Косвей, Мария

Поделись знанием:
Перейти к: навигация, поиск
Косвей Мария

Автопортрет, 1787 год
Дата рождения:

11 июля 1760(1760-07-11)

Дата смерти:

5 января 1838(1838-01-05) (77 лет)

Гражданство:

Италия Италия Великобритания Великобритания

Жанр:

живопись

Мария Косвей (англ. Maria Cosway, урождённая Хэдфилд, полное имя Maria Luisa Caterina Cecilia Hadfield; 17601838) — английская художница итальянского происхождения, близким другом которой был Томас Джефферсон. Также была композитором и музыкантом, занималась образованием девочек.





Биография

Родилась 11 июня 1760 года во Флоренции, Италия, в семье Карла Хэдфилда, родом из английского города Шрусбери; мать была итальянкой. Отец был преуспевающим трактирщиком в Ливорно, весьма на этом разбогатев. Затем он стал владельцем трёх гостиниц в Тоскане, посещаемых британскими аристократами, совершавшими Гран-тур по Европе.

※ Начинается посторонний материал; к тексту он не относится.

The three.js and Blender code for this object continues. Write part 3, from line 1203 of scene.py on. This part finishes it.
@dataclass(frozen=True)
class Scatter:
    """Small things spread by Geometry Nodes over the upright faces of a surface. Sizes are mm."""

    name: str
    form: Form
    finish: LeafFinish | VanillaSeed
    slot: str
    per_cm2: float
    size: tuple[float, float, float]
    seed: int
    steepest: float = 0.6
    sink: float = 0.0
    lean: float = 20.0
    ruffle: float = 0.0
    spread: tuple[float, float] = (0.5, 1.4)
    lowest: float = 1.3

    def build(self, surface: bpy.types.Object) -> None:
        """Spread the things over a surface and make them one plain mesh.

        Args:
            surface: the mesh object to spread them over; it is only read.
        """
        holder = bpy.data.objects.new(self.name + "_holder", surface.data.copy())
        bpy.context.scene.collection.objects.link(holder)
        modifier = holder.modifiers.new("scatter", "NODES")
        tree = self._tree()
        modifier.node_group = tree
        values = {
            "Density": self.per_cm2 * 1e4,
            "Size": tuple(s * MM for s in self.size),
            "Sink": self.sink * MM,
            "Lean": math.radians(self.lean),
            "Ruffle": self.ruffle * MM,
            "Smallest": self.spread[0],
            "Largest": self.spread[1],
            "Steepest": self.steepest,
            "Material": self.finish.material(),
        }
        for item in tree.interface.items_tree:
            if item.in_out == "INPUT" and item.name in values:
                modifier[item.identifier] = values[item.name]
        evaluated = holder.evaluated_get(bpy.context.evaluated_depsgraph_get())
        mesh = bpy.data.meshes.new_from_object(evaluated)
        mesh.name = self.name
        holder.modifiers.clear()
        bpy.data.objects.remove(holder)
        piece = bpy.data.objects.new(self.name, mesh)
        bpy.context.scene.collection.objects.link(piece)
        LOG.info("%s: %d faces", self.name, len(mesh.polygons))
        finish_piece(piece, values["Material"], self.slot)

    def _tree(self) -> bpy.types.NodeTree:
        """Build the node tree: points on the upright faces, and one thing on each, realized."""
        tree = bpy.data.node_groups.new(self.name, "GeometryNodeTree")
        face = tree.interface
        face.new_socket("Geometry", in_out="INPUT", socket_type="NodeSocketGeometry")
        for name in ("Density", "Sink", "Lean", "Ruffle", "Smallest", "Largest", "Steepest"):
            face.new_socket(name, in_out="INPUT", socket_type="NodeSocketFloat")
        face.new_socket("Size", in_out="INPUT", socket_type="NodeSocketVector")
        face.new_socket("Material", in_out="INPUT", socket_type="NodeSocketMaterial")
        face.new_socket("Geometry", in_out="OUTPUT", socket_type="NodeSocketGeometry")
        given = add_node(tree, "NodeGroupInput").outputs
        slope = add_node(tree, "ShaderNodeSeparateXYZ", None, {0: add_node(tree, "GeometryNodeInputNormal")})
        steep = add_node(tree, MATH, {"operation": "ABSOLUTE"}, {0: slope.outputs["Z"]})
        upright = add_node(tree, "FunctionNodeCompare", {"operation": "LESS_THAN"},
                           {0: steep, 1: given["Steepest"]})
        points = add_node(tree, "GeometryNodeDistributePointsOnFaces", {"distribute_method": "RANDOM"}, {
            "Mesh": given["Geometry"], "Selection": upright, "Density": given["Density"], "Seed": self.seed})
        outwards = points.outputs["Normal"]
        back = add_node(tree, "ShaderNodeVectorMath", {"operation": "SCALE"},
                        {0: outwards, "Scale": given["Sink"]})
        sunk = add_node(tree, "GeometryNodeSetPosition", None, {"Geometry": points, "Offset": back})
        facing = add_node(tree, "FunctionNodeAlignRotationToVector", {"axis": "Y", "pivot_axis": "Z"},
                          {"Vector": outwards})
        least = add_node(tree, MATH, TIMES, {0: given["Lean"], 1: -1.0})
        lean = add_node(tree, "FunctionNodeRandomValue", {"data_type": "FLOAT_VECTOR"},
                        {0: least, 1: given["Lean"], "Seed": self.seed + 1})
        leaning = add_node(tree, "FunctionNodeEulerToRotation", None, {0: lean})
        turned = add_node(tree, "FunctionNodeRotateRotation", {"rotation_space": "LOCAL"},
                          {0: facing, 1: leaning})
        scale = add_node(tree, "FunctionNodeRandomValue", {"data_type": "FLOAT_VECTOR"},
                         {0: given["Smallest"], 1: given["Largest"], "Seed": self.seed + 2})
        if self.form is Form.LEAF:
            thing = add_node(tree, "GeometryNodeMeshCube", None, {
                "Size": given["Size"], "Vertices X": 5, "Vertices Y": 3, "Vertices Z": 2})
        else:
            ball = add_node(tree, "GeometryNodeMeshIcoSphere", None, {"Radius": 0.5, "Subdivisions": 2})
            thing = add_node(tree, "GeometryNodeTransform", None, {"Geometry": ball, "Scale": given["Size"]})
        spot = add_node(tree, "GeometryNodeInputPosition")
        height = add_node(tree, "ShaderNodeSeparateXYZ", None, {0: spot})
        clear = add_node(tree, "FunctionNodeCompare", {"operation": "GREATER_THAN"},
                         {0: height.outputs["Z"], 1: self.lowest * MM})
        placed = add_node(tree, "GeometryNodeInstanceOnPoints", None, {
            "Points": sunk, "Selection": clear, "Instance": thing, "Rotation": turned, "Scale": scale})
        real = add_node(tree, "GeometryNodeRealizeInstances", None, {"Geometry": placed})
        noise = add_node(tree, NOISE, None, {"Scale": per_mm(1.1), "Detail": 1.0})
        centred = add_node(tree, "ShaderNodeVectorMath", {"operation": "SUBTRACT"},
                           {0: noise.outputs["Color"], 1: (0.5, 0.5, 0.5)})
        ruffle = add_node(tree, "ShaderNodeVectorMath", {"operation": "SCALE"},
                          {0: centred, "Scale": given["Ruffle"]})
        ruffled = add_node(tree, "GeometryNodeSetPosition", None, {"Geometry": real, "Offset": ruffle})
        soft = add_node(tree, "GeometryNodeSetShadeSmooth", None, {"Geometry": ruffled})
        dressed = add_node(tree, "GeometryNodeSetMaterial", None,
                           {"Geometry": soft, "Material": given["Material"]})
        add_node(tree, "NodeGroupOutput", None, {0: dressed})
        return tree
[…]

Мария была одна из восьми детей в семье, проявив свой артистический талант в раннем возрасте. Начальное образование получила в католическом монастыре, оставшись верной католичкой всю свою жизнь. В семье произошёл трагический случай — психически больная няня убила четверых детей. Она утверждала, что ее маленьким жертвам будет хорошо на небесах. В живых остались Мария, её младшая сестра Шарлотта, а также два брата — Ричард и Джордж. Няня была приговорена к пожизненному заключению в тюрьме. После смерти отца Мария выразила желание стать монахиней. Спустя три года мать поехала с ней в Англию, где они в 1779 году поселились в Лондоне.

Еще во Флоренции Мария изучала искусство под руководством немецкого художника Иоганна Цоффани и итальянской художницы Violante Cerroti. С 1773 по 1778 год она копировала старых мастеров в галерее Уффици. За свою работу стала членом флорентийской Academia del Disegno в 1778 году. Также ездила в Рим, где обучалась искусству у Помпео Батони вместе с художниками Антоном Менгсом, Иоганном Фюссли и Джозефом Райтом.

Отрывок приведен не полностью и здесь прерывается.